The fact that Yumiko never appears in a scene in the flesh adds to the sense of the bubble the other characters are living in – a protective void without aim or goals. Despite the fact that she is only voice on the phone, Yumiko seems like the focal point of the novel, and the thematic axis around which everything else evolves. She has succeeded in finding her stake in the world, in society, and in the future, while the others do not have that attachment to outside life – only to themselves. They live in a closed-loop, often disappearing up their own asses, as it were – which is another reason why Yumiko’s voice in the novel is so pricelessly entertaining. She doesn’t tolerate heads up asses.
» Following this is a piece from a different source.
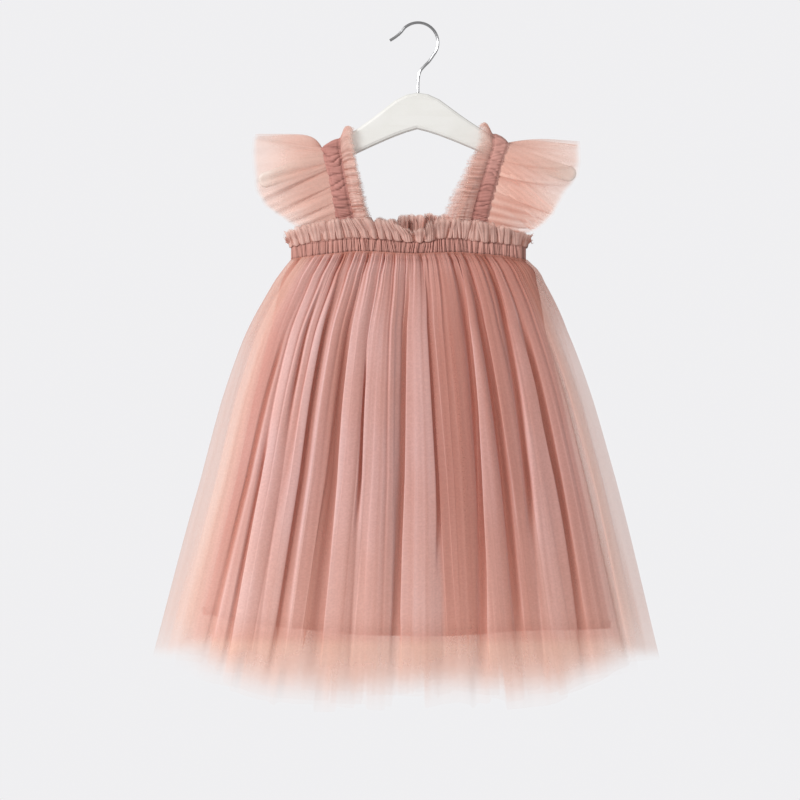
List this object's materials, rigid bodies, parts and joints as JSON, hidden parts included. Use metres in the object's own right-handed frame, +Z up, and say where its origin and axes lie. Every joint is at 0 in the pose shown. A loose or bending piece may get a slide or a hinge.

It is difficult to classify Plainsong, or to find a place for it in contemporary pantheon of Japanese writers. Hosaka’s style is quiet, muted, and nearly plotless, unlike Murakami’s epic and vast plots, hunts for missing people, journeys into the past or underground into magical circumstance. Neither is it like the dreamy realms of Banana Yoshimoto – it lacks her signature sentimentality, nostalgia, broken hearts and emotional sensitivity. It certainly lacks the razor-edge of Ryu Murakami, and is not a hardboiled feminist crime novel like the work of Natsuo Kirino. Hosaka is instead the quiet observer in the corner, following not the excitement of crime, or the intense emotional lives of people in crisis, but rather the mundane and quirky lives of ordinary twenty-to-thirty-somethings who wind up living together.
Plainsong is a slice-of-life book populated with quirky characters and designed as a strange yet bizarrely charming peep-show into the lives of half-lost characters stumbling through life.